Décryptage

Les impacts de l’automatisation croissante

Posté le 27 juillet 2016
par Philippe RICHARD
dans Informatique et Numérique

Présentant au moins 70 % de tâches répétitives, 9 % des emplois des pays de l’OCDE pourraient disparaître dans les prochaines années en Europe.

La révolution numérique, facteur de croissance et d’emplois ? Tour à tour, deux études européennes ont tenté de mesurer son impact. Avec une question majeure : les robots et autres machines menacent-ils les emplois comme l’affirmait, en 2013, une étude de Carl Benedikt Frey et Michael Osborne ? Ces deux chercheurs américains concluaient que 47 % des emplois aux États-Unis étaient automatisables ou le seraient d’ici à dix ou vingt ans.

Cette perspective s’appliquera-t-elle également au Vieux continent ? Pas dans les mêmes proportions selon deux organismes européens. « Nous avons mesuré que 9 % des emplois des pays de l’OCDE présentent au moins 70 % de tâches automatisables et sont à ce titre menacés. S’ajoutent 20 % de postes présentant 50 à 70 % de tâches automatisables », prévient Stefano Scarpetta, directeur de la Direction emploi, travail et affaires sociales de l’OCDE.

De son côté, France Stratégie évalue à 15 % les emplois hexagonaux (3,4 millions de postes) qui seraient « automatisables ». Ce think tank rattaché au Premier ministre français tient à préciser que « la révolution numérique détruit certains emplois, mais surtout elle transforme les métiers ».

Les conclusions des deux études européennes divergent donc de celle des Américains, car elles ne s’appuient pas sur la même définition de l’automatisation. Dès lors que le travailleur a une marge de manœuvre dans la façon de mettre en œuvre les consignes pour obtenir un résultat optimal, France Stratégie estime que le salarié sera difficilement remplacé par un automate. Et le risque de substitution est encore plus faible s’il y a de l’émotion. Le robot peine selon le think tank. Avec cette approche, seulement « 15 % des salariés occupent des emplois potentiellement automatisables », tandis que, calcule l’auteur, le nombre d’emplois difficilement automatisables a progressé de 33 % entre 1998 et 2011. De leur côté, les deux scientifiques américains raisonnaient par profession automatisable, chacune vue comme un tout uniforme.

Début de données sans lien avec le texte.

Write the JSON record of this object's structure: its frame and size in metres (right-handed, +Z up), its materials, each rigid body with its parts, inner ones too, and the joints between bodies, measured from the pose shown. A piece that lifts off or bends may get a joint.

Néanmoins, une étude de l’OCDE constate que l’automatisation croissante a entraîné une chute de la demande de travailleurs aux compétences intermédiaires depuis quinze ans. Les emplois se concentrent de plus en plus sur les postes les plus qualifiés. Depuis 1980, le nombre d’ingénieurs et cadre de l’informatique et des télécoms croît régulièrement alors que la chute du nombre de postes de secrétaires date des années 90. Les cinq secteurs qui recrutent le plus des métiers du numérique selon l’Observatoire sont le conseil en systèmes et logiciels (19,5 %), les activités des agences de travail temporaire, hors branche « numérique » (13,7 %), le conseil pour les affaires et autres conseils de gestion (9,9 %), la programmation informatique (4,4 %) et l’ingénierie (3,4 %).

« Le véritable enjeu, ce n’est pas tant la disparition du travail que sa transformation et sa polarisation », précise Stefano Scarpetta. Cette évolution passe notamment par la formation. Un domaine très en retard. « Un adulte sur cinq âgé de 26 à 35 ans a un niveau d’éducation moins élevé que ses parents », rappelle Gabriela Ramos, conseillère spéciale du secrétaire général de l’OCDE, Angel Gurria. Ce même organisme indique que « 55 % des salariés de 22 pays de l’Organisation ne disposent pas des compétences élémentaires de résolution des problèmes dans des environnements à forte composante technologique ». Cruel constat, le numérique embauche en France, mais le pays manque de compétences dans ce secteur et les formations ne sont pas adaptées aux besoins des organisations. C’est l’une des conclusions d’un rapport rendu en février dernier et commandité par les ministères de l’Éducation nationale, du travail, de l’enseignement supérieur et de la recherche.